Directions for this task: Write out, exactly as given, every line from the one holding "if shape.isNull() or" to the one holding "point = shown.matrix_world", including both.

Data excerpt:
— BEGIN —

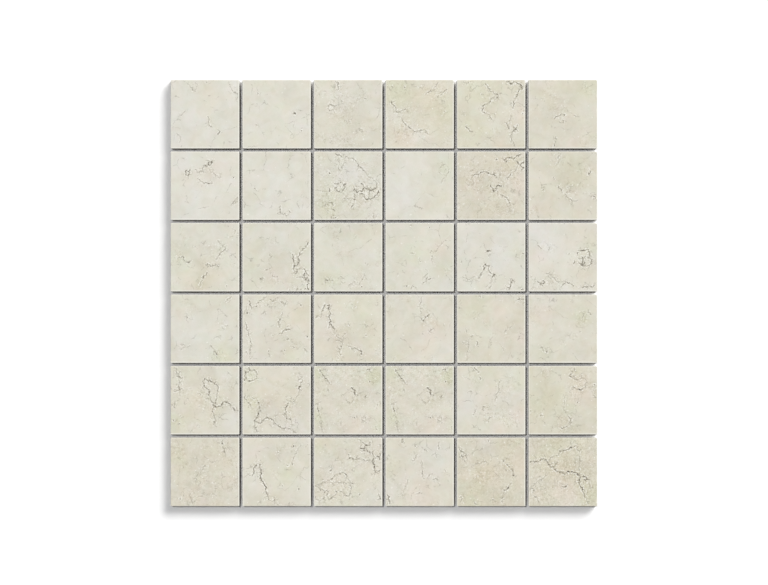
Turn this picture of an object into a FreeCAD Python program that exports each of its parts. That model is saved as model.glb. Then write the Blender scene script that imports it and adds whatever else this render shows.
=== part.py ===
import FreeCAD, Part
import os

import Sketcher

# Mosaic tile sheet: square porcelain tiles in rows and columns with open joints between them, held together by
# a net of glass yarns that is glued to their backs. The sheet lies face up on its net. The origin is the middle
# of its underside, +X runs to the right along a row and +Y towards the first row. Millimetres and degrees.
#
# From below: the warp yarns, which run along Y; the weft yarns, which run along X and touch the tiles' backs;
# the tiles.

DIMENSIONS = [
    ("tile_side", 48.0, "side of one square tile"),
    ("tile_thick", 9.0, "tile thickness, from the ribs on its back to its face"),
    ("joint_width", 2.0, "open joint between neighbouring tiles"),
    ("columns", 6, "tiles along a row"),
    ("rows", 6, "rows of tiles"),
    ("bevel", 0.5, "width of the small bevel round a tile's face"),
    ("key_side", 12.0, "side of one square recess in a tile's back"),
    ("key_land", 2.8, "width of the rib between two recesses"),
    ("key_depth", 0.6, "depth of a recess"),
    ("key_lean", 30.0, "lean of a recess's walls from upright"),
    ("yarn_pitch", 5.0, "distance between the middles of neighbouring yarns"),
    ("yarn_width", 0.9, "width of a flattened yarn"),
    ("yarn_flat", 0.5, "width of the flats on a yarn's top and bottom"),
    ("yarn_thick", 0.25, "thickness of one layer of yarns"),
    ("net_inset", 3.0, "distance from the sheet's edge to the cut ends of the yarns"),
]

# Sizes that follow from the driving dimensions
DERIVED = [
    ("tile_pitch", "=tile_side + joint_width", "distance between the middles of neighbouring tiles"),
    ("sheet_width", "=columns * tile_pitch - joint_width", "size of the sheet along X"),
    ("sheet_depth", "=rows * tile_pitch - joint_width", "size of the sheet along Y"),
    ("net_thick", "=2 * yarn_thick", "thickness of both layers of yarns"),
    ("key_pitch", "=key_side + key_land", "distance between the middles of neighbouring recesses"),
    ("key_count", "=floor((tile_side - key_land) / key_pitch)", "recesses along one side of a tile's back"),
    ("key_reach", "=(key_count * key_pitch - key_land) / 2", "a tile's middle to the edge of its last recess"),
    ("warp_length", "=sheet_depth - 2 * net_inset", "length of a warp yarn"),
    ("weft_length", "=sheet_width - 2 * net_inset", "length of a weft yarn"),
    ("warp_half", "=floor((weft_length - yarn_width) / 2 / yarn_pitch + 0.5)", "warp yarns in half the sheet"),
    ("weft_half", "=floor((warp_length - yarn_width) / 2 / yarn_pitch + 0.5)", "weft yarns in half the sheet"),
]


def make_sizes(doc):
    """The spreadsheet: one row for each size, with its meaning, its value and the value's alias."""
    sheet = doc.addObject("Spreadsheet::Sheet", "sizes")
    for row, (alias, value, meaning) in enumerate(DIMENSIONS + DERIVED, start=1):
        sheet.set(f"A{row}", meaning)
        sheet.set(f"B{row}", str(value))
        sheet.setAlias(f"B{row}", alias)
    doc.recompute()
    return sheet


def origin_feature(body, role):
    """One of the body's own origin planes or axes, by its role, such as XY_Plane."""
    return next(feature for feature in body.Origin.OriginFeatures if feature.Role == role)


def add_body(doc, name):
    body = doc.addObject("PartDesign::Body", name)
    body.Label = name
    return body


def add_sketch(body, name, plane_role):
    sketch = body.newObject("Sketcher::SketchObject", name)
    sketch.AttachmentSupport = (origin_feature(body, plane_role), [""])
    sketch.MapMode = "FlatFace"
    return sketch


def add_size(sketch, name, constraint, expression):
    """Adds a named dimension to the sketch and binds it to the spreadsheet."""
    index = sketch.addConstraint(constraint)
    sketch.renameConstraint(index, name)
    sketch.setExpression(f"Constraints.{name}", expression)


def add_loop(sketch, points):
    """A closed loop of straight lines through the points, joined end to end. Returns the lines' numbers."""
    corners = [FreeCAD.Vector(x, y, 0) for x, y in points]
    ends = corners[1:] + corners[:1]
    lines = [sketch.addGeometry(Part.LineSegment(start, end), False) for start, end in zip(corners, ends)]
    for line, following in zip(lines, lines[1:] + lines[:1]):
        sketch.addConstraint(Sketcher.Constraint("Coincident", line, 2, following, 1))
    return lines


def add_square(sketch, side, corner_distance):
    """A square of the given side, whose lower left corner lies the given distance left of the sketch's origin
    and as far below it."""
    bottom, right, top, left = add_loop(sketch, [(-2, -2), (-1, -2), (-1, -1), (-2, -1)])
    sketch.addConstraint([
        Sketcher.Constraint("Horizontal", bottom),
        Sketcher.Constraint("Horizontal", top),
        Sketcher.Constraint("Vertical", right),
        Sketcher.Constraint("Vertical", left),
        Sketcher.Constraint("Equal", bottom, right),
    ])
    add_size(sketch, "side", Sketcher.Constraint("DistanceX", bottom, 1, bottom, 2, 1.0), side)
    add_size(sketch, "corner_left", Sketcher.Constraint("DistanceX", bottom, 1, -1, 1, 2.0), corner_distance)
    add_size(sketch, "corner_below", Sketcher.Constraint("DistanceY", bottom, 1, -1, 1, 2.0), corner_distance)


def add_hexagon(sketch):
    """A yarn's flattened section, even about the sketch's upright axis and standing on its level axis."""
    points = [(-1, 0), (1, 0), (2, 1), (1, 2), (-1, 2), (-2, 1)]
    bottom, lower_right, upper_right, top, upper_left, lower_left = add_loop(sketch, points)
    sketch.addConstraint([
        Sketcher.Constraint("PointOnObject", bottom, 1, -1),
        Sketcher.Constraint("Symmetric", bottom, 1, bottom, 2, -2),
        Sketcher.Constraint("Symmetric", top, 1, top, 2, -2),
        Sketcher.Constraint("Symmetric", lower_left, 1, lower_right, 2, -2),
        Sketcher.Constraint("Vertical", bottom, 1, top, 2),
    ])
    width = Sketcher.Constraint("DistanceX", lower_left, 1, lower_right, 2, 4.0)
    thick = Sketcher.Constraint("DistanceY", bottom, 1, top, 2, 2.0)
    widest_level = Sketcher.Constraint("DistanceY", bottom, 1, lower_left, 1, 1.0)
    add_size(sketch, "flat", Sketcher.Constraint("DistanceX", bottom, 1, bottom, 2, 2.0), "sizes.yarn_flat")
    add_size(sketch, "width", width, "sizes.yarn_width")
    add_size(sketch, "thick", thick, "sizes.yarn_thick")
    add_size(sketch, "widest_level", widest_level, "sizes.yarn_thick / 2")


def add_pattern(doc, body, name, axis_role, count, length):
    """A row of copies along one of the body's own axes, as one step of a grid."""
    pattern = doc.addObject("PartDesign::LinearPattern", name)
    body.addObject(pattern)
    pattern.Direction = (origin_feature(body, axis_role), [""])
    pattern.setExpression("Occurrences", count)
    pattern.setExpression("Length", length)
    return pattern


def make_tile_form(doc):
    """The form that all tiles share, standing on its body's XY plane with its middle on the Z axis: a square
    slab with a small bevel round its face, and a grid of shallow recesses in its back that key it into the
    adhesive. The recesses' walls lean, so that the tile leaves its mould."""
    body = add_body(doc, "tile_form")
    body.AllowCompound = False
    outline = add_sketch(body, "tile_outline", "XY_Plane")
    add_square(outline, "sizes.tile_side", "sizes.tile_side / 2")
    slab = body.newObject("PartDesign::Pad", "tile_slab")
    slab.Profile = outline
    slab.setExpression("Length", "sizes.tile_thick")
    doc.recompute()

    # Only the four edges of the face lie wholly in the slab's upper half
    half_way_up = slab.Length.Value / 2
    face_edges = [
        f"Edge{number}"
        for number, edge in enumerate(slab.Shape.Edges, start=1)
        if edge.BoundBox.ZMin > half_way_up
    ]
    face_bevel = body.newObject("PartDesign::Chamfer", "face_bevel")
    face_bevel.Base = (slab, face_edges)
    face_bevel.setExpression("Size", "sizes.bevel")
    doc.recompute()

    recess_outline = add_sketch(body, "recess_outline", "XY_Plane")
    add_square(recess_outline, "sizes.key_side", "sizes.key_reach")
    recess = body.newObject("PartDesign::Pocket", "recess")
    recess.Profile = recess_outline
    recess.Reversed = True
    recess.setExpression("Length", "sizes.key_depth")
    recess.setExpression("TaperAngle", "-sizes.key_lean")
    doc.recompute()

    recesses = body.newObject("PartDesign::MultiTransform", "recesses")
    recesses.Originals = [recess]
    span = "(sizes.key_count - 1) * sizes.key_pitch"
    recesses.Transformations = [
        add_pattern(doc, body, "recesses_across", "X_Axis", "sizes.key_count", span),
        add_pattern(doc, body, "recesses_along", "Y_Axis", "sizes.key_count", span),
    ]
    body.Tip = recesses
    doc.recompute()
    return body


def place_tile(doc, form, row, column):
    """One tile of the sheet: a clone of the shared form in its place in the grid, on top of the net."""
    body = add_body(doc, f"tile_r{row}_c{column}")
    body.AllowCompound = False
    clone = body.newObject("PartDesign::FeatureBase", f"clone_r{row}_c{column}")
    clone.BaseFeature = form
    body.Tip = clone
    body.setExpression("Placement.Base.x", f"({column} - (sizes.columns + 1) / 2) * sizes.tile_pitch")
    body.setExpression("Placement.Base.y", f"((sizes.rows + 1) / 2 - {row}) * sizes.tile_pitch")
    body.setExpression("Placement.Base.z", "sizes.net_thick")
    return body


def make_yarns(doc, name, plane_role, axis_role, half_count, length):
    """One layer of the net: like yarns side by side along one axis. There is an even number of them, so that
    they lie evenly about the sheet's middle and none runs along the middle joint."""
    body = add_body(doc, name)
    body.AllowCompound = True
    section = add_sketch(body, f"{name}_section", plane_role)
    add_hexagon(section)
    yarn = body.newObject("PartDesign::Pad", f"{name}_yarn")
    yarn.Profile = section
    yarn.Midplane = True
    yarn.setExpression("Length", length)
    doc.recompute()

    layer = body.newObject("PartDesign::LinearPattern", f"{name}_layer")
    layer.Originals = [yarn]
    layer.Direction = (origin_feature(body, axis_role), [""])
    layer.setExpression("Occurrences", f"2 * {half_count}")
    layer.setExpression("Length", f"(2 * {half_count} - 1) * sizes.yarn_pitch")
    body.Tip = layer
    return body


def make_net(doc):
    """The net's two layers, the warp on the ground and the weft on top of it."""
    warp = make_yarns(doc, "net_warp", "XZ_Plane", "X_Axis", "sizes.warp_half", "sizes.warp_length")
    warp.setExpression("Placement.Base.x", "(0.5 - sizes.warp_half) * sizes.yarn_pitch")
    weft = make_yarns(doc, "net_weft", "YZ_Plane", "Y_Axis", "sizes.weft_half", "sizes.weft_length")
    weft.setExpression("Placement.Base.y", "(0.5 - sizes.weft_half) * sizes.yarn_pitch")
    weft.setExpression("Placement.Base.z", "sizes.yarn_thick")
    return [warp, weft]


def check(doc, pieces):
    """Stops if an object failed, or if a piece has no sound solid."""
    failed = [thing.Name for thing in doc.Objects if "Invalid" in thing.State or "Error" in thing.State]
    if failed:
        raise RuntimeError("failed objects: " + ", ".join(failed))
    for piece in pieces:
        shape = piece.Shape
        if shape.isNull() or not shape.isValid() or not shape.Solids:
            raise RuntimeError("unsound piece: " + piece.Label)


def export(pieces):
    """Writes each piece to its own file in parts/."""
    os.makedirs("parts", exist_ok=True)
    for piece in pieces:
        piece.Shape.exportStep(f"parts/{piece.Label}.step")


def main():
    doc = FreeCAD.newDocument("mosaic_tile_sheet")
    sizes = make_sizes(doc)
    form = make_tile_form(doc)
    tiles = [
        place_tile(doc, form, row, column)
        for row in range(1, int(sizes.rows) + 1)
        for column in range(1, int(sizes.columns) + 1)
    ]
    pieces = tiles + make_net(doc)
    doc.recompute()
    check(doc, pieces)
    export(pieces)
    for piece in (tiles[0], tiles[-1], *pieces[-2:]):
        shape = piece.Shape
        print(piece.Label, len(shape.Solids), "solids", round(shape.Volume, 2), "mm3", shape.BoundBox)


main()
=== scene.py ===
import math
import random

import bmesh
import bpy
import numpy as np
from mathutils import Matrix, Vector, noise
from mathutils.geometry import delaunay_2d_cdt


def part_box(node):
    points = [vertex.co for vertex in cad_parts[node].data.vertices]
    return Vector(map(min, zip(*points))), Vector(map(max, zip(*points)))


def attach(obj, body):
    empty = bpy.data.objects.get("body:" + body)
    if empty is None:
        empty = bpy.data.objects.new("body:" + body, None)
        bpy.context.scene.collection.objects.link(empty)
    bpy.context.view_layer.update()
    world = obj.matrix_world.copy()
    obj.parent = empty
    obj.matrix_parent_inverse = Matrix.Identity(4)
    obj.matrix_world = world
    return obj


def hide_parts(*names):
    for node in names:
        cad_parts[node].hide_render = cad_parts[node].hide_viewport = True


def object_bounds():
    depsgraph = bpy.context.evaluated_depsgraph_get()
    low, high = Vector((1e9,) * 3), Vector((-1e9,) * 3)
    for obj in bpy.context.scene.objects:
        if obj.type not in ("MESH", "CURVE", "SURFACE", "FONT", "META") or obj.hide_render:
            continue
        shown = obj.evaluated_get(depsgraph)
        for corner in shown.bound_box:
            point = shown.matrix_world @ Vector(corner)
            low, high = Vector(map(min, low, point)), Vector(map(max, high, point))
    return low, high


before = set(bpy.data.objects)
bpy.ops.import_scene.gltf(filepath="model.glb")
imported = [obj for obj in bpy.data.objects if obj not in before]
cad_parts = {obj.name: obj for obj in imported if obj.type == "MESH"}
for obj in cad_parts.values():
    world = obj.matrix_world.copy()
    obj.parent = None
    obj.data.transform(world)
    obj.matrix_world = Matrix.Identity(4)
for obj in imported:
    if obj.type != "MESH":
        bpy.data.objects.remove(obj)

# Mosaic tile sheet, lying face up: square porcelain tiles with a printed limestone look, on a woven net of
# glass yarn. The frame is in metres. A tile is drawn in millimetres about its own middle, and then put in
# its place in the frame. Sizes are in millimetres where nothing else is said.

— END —

Answer for this exercise:
        if shape.isNull() or not shape.isValid() or not shape.Solids:
            raise RuntimeError("unsound piece: " + piece.Label)


def export(pieces):
    """Writes each piece to its own file in parts/."""
    os.makedirs("parts", exist_ok=True)
    for piece in pieces:
        piece.Shape.exportStep(f"parts/{piece.Label}.step")


def main():
    doc = FreeCAD.newDocument("mosaic_tile_sheet")
    sizes = make_sizes(doc)
    form = make_tile_form(doc)
    tiles = [
        place_tile(doc, form, row, column)
        for row in range(1, int(sizes.rows) + 1)
        for column in range(1, int(sizes.columns) + 1)
    ]
    pieces = tiles + make_net(doc)
    doc.recompute()
    check(doc, pieces)
    export(pieces)
    for piece in (tiles[0], tiles[-1], *pieces[-2:]):
        shape = piece.Shape
        print(piece.Label, len(shape.Solids), "solids", round(shape.Volume, 2), "mm3", shape.BoundBox)


main()
=== scene.py ===
import math
import random

import bmesh
import bpy
import numpy as np
from mathutils import Matrix, Vector, noise
from mathutils.geometry import delaunay_2d_cdt


def part_box(node):
    points = [vertex.co for vertex in cad_parts[node].data.vertices]
    return Vector(map(min, zip(*points))), Vector(map(max, zip(*points)))


def attach(obj, body):
    empty = bpy.data.objects.get("body:" + body)
    if empty is None:
        empty = bpy.data.objects.new("body:" + body, None)
        bpy.context.scene.collection.objects.link(empty)
    bpy.context.view_layer.update()
    world = obj.matrix_world.copy()
    obj.parent = empty
    obj.matrix_parent_inverse = Matrix.Identity(4)
    obj.matrix_world = world
    return obj


def hide_parts(*names):
    for node in names:
        cad_parts[node].hide_render = cad_parts[node].hide_viewport = True


def object_bounds():
    depsgraph = bpy.context.evaluated_depsgraph_get()
    low, high = Vector((1e9,) * 3), Vector((-1e9,) * 3)
    for obj in bpy.context.scene.objects:
        if obj.type not in ("MESH", "CURVE", "SURFACE", "FONT", "META") or obj.hide_render:
            continue
        shown = obj.evaluated_get(depsgraph)
        for corner in shown.bound_box:
            point = shown.matrix_world @ Vector(corner)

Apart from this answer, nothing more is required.